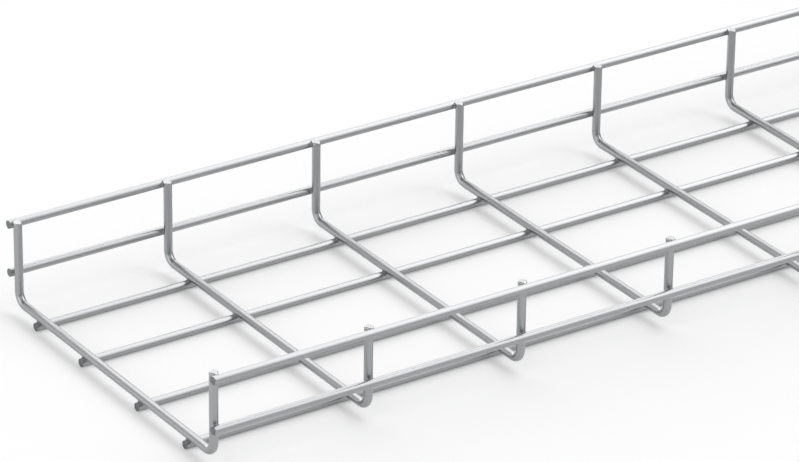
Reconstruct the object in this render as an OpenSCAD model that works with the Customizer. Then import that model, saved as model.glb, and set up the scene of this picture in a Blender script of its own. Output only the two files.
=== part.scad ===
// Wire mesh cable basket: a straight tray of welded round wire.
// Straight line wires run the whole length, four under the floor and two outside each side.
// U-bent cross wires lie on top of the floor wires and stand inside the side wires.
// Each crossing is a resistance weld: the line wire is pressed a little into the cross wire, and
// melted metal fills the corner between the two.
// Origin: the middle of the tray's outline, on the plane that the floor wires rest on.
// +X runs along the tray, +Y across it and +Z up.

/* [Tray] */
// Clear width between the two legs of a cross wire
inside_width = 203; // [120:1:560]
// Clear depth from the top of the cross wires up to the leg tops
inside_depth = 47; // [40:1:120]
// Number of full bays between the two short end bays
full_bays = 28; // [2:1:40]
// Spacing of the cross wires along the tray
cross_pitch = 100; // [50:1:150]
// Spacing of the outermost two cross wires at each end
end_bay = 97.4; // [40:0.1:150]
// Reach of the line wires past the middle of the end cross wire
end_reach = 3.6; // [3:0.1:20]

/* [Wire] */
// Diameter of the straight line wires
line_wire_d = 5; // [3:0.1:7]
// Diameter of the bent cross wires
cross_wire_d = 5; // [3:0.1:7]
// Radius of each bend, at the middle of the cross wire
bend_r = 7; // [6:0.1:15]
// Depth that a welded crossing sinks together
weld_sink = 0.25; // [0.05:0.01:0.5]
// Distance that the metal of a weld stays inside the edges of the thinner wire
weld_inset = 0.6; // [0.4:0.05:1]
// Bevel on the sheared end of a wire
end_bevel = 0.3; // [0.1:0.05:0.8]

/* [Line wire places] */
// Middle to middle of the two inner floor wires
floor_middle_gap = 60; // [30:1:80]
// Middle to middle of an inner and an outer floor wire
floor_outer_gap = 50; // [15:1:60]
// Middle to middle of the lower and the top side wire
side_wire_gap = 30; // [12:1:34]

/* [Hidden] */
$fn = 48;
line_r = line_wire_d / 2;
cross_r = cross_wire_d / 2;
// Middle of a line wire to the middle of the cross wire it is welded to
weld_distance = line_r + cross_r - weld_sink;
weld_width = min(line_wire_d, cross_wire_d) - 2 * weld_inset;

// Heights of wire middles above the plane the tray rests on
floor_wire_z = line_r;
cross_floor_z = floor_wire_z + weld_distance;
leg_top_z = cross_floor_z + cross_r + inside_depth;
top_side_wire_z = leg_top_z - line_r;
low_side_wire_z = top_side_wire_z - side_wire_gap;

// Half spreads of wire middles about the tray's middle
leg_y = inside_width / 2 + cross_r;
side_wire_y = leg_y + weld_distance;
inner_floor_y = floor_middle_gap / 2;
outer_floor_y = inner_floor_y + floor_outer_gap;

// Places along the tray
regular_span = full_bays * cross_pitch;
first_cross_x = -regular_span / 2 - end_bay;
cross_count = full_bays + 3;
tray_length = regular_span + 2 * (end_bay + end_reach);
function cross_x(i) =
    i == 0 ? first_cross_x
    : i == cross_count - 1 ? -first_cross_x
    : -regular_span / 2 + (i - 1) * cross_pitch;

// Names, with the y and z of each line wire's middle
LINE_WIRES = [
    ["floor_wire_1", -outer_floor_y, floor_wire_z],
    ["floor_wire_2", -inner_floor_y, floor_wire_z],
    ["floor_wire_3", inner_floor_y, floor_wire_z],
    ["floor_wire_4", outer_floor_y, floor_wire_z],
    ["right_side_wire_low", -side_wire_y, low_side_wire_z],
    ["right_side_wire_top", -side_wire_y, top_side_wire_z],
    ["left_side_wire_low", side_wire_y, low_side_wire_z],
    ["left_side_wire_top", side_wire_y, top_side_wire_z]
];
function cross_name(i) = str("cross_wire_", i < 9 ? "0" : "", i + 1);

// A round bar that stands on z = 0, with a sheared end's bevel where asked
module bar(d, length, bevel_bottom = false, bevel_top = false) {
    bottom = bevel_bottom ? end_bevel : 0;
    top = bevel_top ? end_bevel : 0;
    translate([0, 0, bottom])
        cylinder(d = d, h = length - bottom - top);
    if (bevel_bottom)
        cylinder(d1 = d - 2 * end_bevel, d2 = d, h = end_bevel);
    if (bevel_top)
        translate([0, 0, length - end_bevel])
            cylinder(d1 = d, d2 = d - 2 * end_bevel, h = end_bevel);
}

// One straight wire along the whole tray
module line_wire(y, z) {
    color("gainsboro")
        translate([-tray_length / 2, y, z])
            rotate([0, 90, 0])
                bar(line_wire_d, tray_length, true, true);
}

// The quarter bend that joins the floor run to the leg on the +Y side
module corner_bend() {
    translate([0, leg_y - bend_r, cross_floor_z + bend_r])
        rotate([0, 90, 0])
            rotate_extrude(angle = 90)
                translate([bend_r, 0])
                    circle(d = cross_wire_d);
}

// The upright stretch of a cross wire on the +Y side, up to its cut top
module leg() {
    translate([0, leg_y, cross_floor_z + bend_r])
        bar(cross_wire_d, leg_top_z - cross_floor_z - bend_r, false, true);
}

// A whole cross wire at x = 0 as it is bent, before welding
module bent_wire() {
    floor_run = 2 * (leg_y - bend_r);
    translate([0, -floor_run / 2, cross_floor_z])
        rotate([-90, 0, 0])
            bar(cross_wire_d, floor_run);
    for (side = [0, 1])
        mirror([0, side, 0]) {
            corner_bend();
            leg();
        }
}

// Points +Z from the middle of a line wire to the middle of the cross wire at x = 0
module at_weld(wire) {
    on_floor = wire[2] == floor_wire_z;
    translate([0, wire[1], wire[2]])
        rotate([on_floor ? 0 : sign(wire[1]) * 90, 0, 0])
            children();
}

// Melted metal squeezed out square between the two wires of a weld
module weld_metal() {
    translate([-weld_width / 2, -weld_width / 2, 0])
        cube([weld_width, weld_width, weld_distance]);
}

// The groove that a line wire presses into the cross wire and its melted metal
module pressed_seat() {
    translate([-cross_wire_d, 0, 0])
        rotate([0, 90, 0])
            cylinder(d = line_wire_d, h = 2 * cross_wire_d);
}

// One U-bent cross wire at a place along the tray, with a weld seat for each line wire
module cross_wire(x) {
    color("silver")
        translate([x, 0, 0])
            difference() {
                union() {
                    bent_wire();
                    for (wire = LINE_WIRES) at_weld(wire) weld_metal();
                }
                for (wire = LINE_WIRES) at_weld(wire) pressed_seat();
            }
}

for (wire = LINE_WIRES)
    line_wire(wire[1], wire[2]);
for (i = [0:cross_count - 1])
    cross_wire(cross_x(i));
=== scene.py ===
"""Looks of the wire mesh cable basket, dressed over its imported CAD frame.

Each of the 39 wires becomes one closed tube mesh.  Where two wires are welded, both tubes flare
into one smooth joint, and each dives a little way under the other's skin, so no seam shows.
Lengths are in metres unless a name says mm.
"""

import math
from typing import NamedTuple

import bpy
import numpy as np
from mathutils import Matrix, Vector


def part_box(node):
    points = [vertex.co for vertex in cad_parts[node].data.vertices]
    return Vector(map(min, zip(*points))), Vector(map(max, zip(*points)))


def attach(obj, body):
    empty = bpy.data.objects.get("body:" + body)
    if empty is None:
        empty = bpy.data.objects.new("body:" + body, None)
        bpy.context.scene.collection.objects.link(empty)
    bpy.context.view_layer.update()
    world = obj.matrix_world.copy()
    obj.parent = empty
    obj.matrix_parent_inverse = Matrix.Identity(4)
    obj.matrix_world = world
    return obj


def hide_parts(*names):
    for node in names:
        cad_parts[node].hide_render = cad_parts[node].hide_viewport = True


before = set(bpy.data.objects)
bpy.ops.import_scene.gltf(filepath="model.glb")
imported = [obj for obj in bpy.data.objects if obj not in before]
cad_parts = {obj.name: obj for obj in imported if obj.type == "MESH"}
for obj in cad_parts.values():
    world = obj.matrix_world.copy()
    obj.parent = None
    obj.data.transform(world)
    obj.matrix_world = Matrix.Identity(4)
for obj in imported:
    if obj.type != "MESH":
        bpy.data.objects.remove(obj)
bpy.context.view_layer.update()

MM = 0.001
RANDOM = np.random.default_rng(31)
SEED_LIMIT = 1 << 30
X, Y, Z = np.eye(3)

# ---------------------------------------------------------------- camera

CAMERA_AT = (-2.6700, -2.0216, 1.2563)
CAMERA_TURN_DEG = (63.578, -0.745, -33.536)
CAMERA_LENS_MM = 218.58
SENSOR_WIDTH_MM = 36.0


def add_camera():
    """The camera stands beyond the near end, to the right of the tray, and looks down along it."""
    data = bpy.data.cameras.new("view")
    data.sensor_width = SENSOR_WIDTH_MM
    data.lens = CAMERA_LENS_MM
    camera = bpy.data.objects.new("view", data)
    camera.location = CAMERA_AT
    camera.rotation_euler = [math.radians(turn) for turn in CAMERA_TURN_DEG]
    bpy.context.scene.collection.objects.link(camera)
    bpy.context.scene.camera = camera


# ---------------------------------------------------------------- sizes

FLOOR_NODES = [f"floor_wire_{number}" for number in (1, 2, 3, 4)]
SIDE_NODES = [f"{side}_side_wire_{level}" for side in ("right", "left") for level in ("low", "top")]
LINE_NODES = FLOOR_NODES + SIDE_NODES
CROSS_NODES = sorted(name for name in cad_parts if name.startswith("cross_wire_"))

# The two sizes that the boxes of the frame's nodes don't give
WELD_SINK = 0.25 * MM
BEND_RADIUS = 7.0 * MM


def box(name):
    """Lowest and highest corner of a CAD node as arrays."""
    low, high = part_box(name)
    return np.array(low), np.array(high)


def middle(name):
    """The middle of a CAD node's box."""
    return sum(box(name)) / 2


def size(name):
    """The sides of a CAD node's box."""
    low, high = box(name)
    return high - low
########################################
▸ PROBLEM TO SOLVE
Retype exactly, and only, the lines from the one containing "for each line wire" through the one containing "before = set(bpy.data.objects)", both included.

▸ IN RESPONSE
// One U-bent cross wire at a place along the tray, with a weld seat for each line wire
module cross_wire(x) {
    color("silver")
        translate([x, 0, 0])
            difference() {
                union() {
                    bent_wire();
                    for (wire = LINE_WIRES) at_weld(wire) weld_metal();
                }
                for (wire = LINE_WIRES) at_weld(wire) pressed_seat();
            }
}

for (wire = LINE_WIRES)
    line_wire(wire[1], wire[2]);
for (i = [0:cross_count - 1])
    cross_wire(cross_x(i));
=== scene.py ===
"""Looks of the wire mesh cable basket, dressed over its imported CAD frame.

Each of the 39 wires becomes one closed tube mesh.  Where two wires are welded, both tubes flare
into one smooth joint, and each dives a little way under the other's skin, so no seam shows.
Lengths are in metres unless a name says mm.
"""

import math
from typing import NamedTuple

import bpy
import numpy as np
from mathutils import Matrix, Vector


def part_box(node):
    points = [vertex.co for vertex in cad_parts[node].data.vertices]
    return Vector(map(min, zip(*points))), Vector(map(max, zip(*points)))


def attach(obj, body):
    empty = bpy.data.objects.get("body:" + body)
    if empty is None:
        empty = bpy.data.objects.new("body:" + body, None)
        bpy.context.scene.collection.objects.link(empty)
    bpy.context.view_layer.update()
    world = obj.matrix_world.copy()
    obj.parent = empty
    obj.matrix_parent_inverse = Matrix.Identity(4)
    obj.matrix_world = world
    return obj


def hide_parts(*names):
    for node in names:
        cad_parts[node].hide_render = cad_parts[node].hide_viewport = True


before = set(bpy.data.objects)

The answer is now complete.